§ Exercise prompt:
Copy out the complete listing, word for word.
── Data
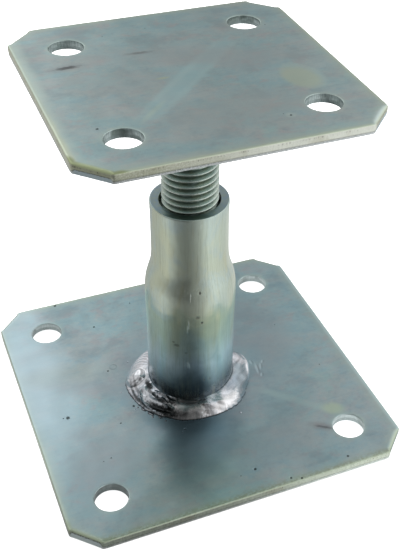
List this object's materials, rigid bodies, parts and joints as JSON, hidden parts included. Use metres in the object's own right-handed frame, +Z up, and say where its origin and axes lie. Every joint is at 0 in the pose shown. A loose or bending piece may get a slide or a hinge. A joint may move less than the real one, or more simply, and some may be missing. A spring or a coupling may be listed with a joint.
{
  "type": "height-adjustable timber post base",
  "caption": "Adjustable post base: square foot plate with a welded, swaged tube and a threaded rod that carries a smaller square plate for the post.",
  "frame": {"origin": "centre of the base plate's underside", "axes": "+Z up along the tube and rod; X and Y along the sides of the two square plates"},
  "size_m": [0.15, 0.15, 0.161],
  "materials": {
    "zinc_plate": "blue-grey zinc plating, mottled, satin",
    "zinc_tube": "zinc plating over drawn tube, fine vertical draw lines, satin",
    "zinc_thread": "zinc-plated rolled thread, semi-gloss",
    "weld_bead": "bright irregular arc weld with burnt patches"
  },
  "bodies": {
    "base": {"base_plate": "zinc_plate", "tube": "zinc_tube", "base_weld": "weld_bead"},
    "screw_lift": {"top_weld": "weld_bead"},
    "head": {"threaded_rod": "zinc_thread", "top_plate": "zinc_plate"}
  },
  "joints": [
    {"name": "height_slide", "type": "slide", "parent": "base", "child": "screw_lift", "axis": [0, 0, 1], "range_m": [-0.0455, 0.0185]},
    {"name": "rod_screw", "type": "hinge", "parent": "screw_lift", "child": "head", "pos_m": [0, 0, 0.104], "axis": [0, 0, 1], "range_deg": [-5400, 2160]}
  ],
  "couplings": [
    {"joint": "height_slide", "follows": "rod_screw", "m_per_rad": 0.00047746}
  ]
}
────
§ The output:
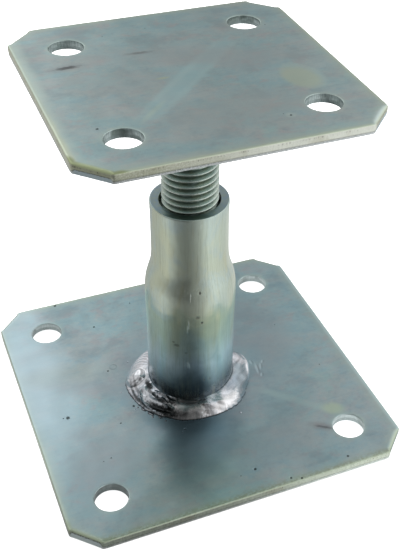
List this object's materials, rigid bodies, parts and joints as JSON, hidden parts included. Use metres in the object's own right-handed frame, +Z up, and say where its origin and axes lie. Every joint is at 0 in the pose shown. A loose or bending piece may get a slide or a hinge. A joint may move less than the real one, or more simply, and some may be missing. A spring or a coupling may be listed with a joint.
{
  "type": "height-adjustable timber post base",
  "caption": "Adjustable post base: square foot plate with a welded, swaged tube and a threaded rod that carries a smaller square plate for the post.",
  "frame": {"origin": "centre of the base plate's underside", "axes": "+Z up along the tube and rod; X and Y along the sides of the two square plates"},
  "size_m": [0.15, 0.15, 0.161],
  "materials": {
    "zinc_plate": "blue-grey zinc plating, mottled, satin",
    "zinc_tube": "zinc plating over drawn tube, fine vertical draw lines, satin",
    "zinc_thread": "zinc-plated rolled thread, semi-gloss",
    "weld_bead": "bright irregular arc weld with burnt patches"
  },
  "bodies": {
    "base": {"base_plate": "zinc_plate", "tube": "zinc_tube", "base_weld": "weld_bead"},
    "screw_lift": {"top_weld": "weld_bead"},
    "head": {"threaded_rod": "zinc_thread", "top_plate": "zinc_plate"}
  },
  "joints": [
    {"name": "height_slide", "type": "slide", "parent": "base", "child": "screw_lift", "axis": [0, 0, 1], "range_m": [-0.0455, 0.0185]},
    {"name": "rod_screw", "type": "hinge", "parent": "screw_lift", "child": "head", "pos_m": [0, 0, 0.104], "axis": [0, 0, 1], "range_deg": [-5400, 2160]}
  ],
  "couplings": [
    {"joint": "height_slide", "follows": "rod_screw", "m_per_rad": 0.00047746}
  ]
}